The term was introduced in a July 2004 paper called "The Social Web: Building an Open Social Network with XDI" published in the PlaNetwork Journal by members of the OASIS XDI Technical Committee. This paper owes much to the Augmented Social Network paper published for the PlaNetwork conference the previous year.

The Social Web paper explains how the introduction of a new protocol for distributed mediated data sharing and synchronization, XDI, could enable a new layer of trusted data interchange applications. The key building blocks for this layer are I-names and I-numbers (based on the OASIS XRI specifications), Dataweb pages, and link contracts.
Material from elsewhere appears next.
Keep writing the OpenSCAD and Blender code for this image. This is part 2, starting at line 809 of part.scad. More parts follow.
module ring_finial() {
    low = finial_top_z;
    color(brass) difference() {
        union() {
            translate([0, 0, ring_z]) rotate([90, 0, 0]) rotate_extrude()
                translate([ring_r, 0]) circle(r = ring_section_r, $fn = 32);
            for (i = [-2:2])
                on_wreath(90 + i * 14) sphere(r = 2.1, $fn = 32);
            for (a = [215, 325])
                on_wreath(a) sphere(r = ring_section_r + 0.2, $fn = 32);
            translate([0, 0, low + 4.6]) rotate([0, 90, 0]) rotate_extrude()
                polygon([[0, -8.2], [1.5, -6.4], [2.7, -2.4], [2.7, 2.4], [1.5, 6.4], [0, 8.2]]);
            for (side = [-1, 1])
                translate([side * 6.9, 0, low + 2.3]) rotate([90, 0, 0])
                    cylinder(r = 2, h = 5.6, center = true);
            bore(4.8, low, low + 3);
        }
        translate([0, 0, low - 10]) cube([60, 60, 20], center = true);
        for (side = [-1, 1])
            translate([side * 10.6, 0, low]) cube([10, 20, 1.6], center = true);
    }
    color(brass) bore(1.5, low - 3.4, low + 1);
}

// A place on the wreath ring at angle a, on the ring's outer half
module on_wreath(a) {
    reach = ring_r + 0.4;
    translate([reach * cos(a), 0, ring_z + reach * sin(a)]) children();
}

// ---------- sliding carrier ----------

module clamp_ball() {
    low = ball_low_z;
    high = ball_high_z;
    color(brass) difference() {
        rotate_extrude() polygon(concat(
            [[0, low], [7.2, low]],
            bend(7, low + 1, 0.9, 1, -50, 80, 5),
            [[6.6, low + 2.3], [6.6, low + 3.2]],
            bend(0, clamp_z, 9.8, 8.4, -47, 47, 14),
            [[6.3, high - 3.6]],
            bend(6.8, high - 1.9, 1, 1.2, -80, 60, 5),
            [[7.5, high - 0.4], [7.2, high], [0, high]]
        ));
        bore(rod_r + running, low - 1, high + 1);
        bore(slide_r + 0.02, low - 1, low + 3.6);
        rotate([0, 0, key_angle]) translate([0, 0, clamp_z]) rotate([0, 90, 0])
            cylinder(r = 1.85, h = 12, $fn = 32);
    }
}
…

Perhaps the best analogy for the Social Web is the worldwide banking and credit card system. This infrastructure has evolved over centuries to facilitate the global exchange of a very sensitive form of data — money — by establishing a common means of exchange among trusted third party service providers — banks. The Social Web takes the same approach for exchange of private, sensitive information by establishing a common means of exchange among trusted third party service providers — i-brokers.

The Universalization of the Virtual Identity Virtual Rights, a new Legal Entity: the Virtual Identity, and a new Fundamental Right: Not to have or have a Virtual Identity are also closely related to the Social Web.

In 1998 the term "Social Web" was introduced in an article by Peter Hoschka in a related context to describe the shift from using computers and the web as simple cooperation tools to using the computer as a social medium: Social Web Research Program, From Basic Groupware to the Social Web

In 1955 the term "Social Web" was introduced by Author C. Krey in the essay collection History and the Social Web published by the University of Minnesota press.